### What is needed:
Write each line out again exactly as written.
>>>>>
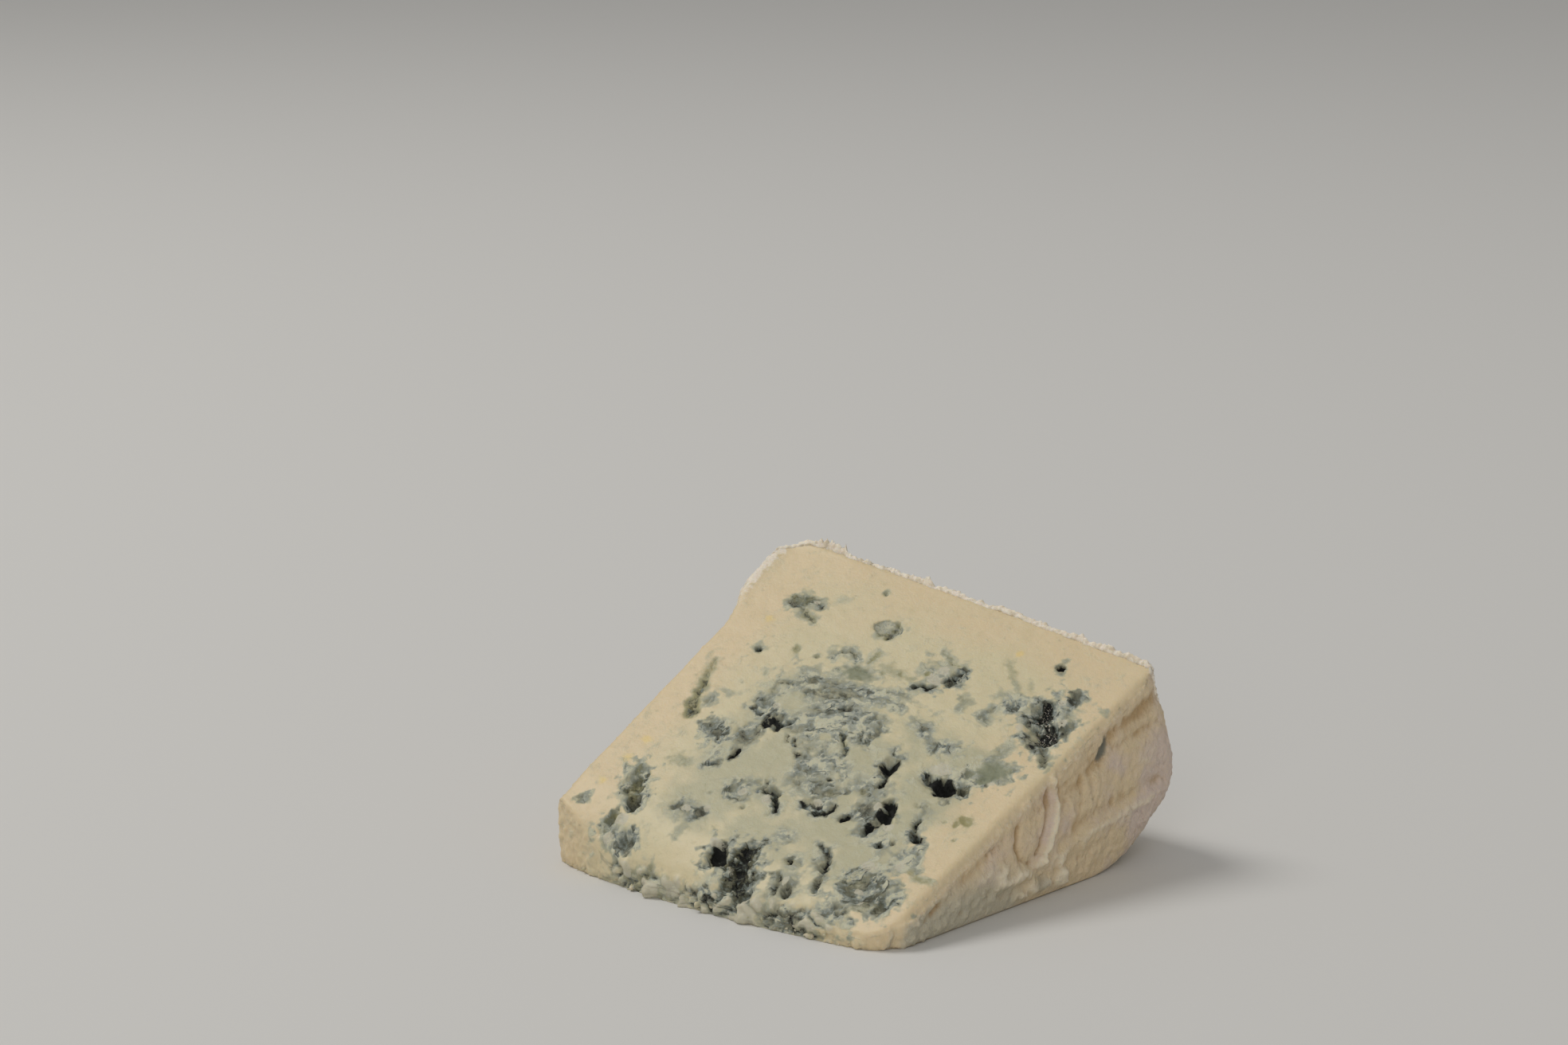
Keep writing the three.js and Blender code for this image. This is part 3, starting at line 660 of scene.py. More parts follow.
# The marbling follows arcs round a point near the middle of the cut, where the curds were pressed.
SWIRL_MIDDLE = (3.0, 24.0)
SWIRL_STRETCH = 2.6
off_across, off_along = across - SWIRL_MIDDLE[0], along - SWIRL_MIDDLE[1]
swirl = np.stack([np.hypot(off_across, off_along) + 1.8 * shift_across + 0.8 * lumps,
                  (off_across + 1.8 * shift_along) / SWIRL_STRETCH,
                  off_along / SWIRL_STRETCH + 0.3 * up + 0.6 * crumbs], axis=1)
swirl = mix(points, swirl, on_cut[:, None])
# The bloom dries into small curds with clefts between them.
clouds = rough(swirl, 4.0, 53, 4)
curds = np.abs(rough(swirl, 2.6, 57, 2))
cover = np.clip(cover + 0.14 * clouds * ease(0.05, 0.4, cover), 0, 1.2)
clefts = ease(0.14, 0.0, curds) * ease(0.3, 0.7, cover) * ease(-0.1, 0.5, rough(points, 4.4, 55, 2))
dark = np.maximum(dark, 0.5 * clefts)
relief = cover * (0.16 * rough(points, 2.6, 59, 2) - 0.6 * np.clip(curds, 0, 0.6) + 0.2) + 0.3 * clefts
lump_relief = 0.3 * ease(0.3, 0.8, dark) * lumps

# The paste is greener and duller through the marbled middle than towards the rind.
to_side = ease(-27, -16, across) * ease(38, 28, across)
ripe = to_side * ease(50, 40, along) * ease(0, 9, along)
ripe = np.clip(ripe * (0.85 + 0.7 * rough(points, 9.0, 61, 3)), 0, 1)
ripe = np.maximum(ripe, ease(0.05, 0.6, cover))

# The thin tip broke into lumps, and mould lies in the clefts between them.
near_tip = ease(7.5, 3, up) * ease(12, 6, points[:, 1]) * (1 - on_under)
near_tip = near_tip * ease(-29, -22, across) * ease(37, 27, across)
crumble = np.abs(rough(points, 3.8, 149, 2))
mouldy = near_tip * ease(-0.3, 0.4, rough(points, 7.0, 147, 2))
cover = cover * (1 - 0.5 * near_tip * ease(0.2, 0.5, crumble))
cover = np.maximum(cover, mouldy * (0.3 + 0.6 * ease(0.4, 0.1, crumble)))
dark = np.maximum(dark, 0.85 * mouldy * ease(0.16, 0.02, crumble))
pale = np.maximum(pale, near_tip * ease(0.24, 0.5, crumble))

# The underside was cut by the same knife through the same marbling, set out here by noise. A spot
# round its middle stays flat, where the wedge is mounted.
under_cover = ease(-0.1, 0.6, rough(points, 15.0, 71, 2)) * ease(HALF, HALF - 9, np.abs(points[:, 0]))
under_cover = 0.85 * under_cover * ease(88, 76, points[:, 1])
under_warp = np.stack([points[:, 0] + 1.5 * shift_across, points[:, 1] + 1.5 * shift_along, 0 * up], axis=1)
under_folds = np.abs(rough(under_warp, 7.0, 83, 3))
under_veins = ease(0.1, 0.02, under_folds) * ease(0.3, 0.7, under_cover)
under_holes = ease(0.5, 0.85, rough(points, 6.5, 89, 2)) * ease(0.15, 0.5, under_cover)
clear_middle = ease(3.0, 6.0, np.hypot(points[:, 0], points[:, 1] - TIP_TO_MIDDLE))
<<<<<
### Answer to this exercise:
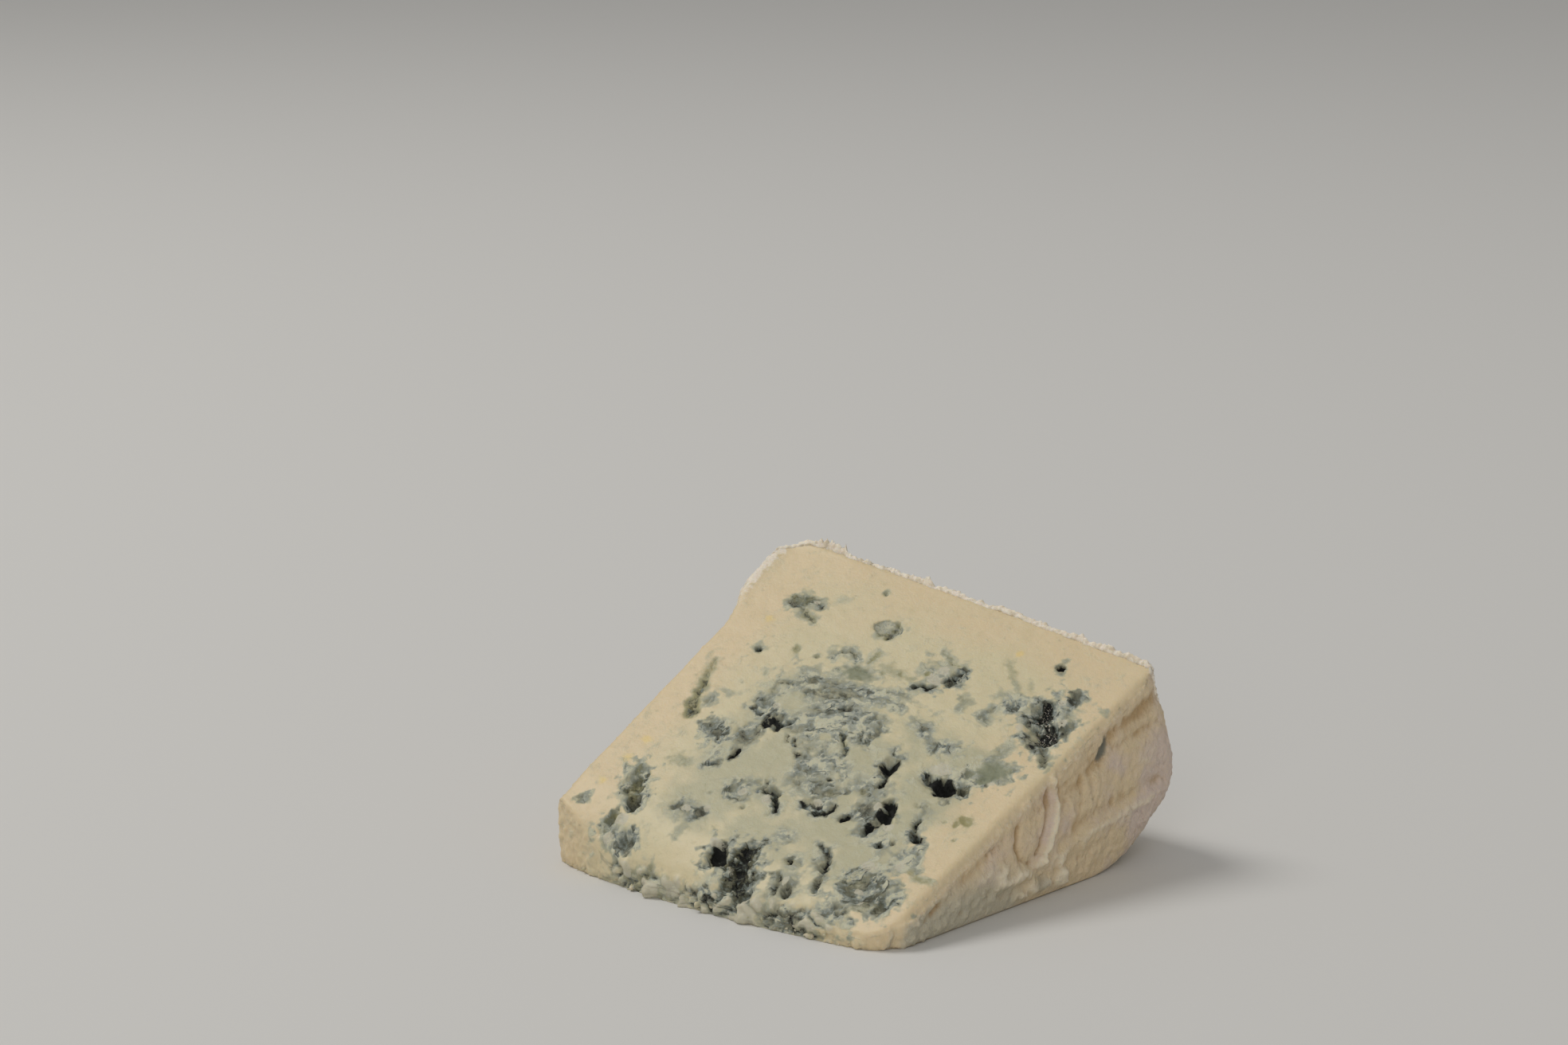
Keep writing the three.js and Blender code for this image. This is part 3, starting at line 660 of scene.py. More parts follow.
# The marbling follows arcs round a point near the middle of the cut, where the curds were pressed.
SWIRL_MIDDLE = (3.0, 24.0)
SWIRL_STRETCH = 2.6
off_across, off_along = across - SWIRL_MIDDLE[0], along - SWIRL_MIDDLE[1]
swirl = np.stack([np.hypot(off_across, off_along) + 1.8 * shift_across + 0.8 * lumps,
                  (off_across + 1.8 * shift_along) / SWIRL_STRETCH,
                  off_along / SWIRL_STRETCH + 0.3 * up + 0.6 * crumbs], axis=1)
swirl = mix(points, swirl, on_cut[:, None])
# The bloom dries into small curds with clefts between them.
clouds = rough(swirl, 4.0, 53, 4)
curds = np.abs(rough(swirl, 2.6, 57, 2))
cover = np.clip(cover + 0.14 * clouds * ease(0.05, 0.4, cover), 0, 1.2)
clefts = ease(0.14, 0.0, curds) * ease(0.3, 0.7, cover) * ease(-0.1, 0.5, rough(points, 4.4, 55, 2))
dark = np.maximum(dark, 0.5 * clefts)
relief = cover * (0.16 * rough(points, 2.6, 59, 2) - 0.6 * np.clip(curds, 0, 0.6) + 0.2) + 0.3 * clefts
lump_relief = 0.3 * ease(0.3, 0.8, dark) * lumps

# The paste is greener and duller through the marbled middle than towards the rind.
to_side = ease(-27, -16, across) * ease(38, 28, across)
ripe = to_side * ease(50, 40, along) * ease(0, 9, along)
ripe = np.clip(ripe * (0.85 + 0.7 * rough(points, 9.0, 61, 3)), 0, 1)
ripe = np.maximum(ripe, ease(0.05, 0.6, cover))

# The thin tip broke into lumps, and mould lies in the clefts between them.
near_tip = ease(7.5, 3, up) * ease(12, 6, points[:, 1]) * (1 - on_under)
near_tip = near_tip * ease(-29, -22, across) * ease(37, 27, across)
crumble = np.abs(rough(points, 3.8, 149, 2))
mouldy = near_tip * ease(-0.3, 0.4, rough(points, 7.0, 147, 2))
cover = cover * (1 - 0.5 * near_tip * ease(0.2, 0.5, crumble))
cover = np.maximum(cover, mouldy * (0.3 + 0.6 * ease(0.4, 0.1, crumble)))
dark = np.maximum(dark, 0.85 * mouldy * ease(0.16, 0.02, crumble))
pale = np.maximum(pale, near_tip * ease(0.24, 0.5, crumble))

# The underside was cut by the same knife through the same marbling, set out here by noise. A spot
# round its middle stays flat, where the wedge is mounted.
under_cover = ease(-0.1, 0.6, rough(points, 15.0, 71, 2)) * ease(HALF, HALF - 9, np.abs(points[:, 0]))
under_cover = 0.85 * under_cover * ease(88, 76, points[:, 1])
under_warp = np.stack([points[:, 0] + 1.5 * shift_across, points[:, 1] + 1.5 * shift_along, 0 * up], axis=1)
under_folds = np.abs(rough(under_warp, 7.0, 83, 3))
under_veins = ease(0.1, 0.02, under_folds) * ease(0.3, 0.7, under_cover)
under_holes = ease(0.5, 0.85, rough(points, 6.5, 89, 2)) * ease(0.15, 0.5, under_cover)
clear_middle = ease(3.0, 6.0, np.hypot(points[:, 0], points[:, 1] - TIP_TO_MIDDLE))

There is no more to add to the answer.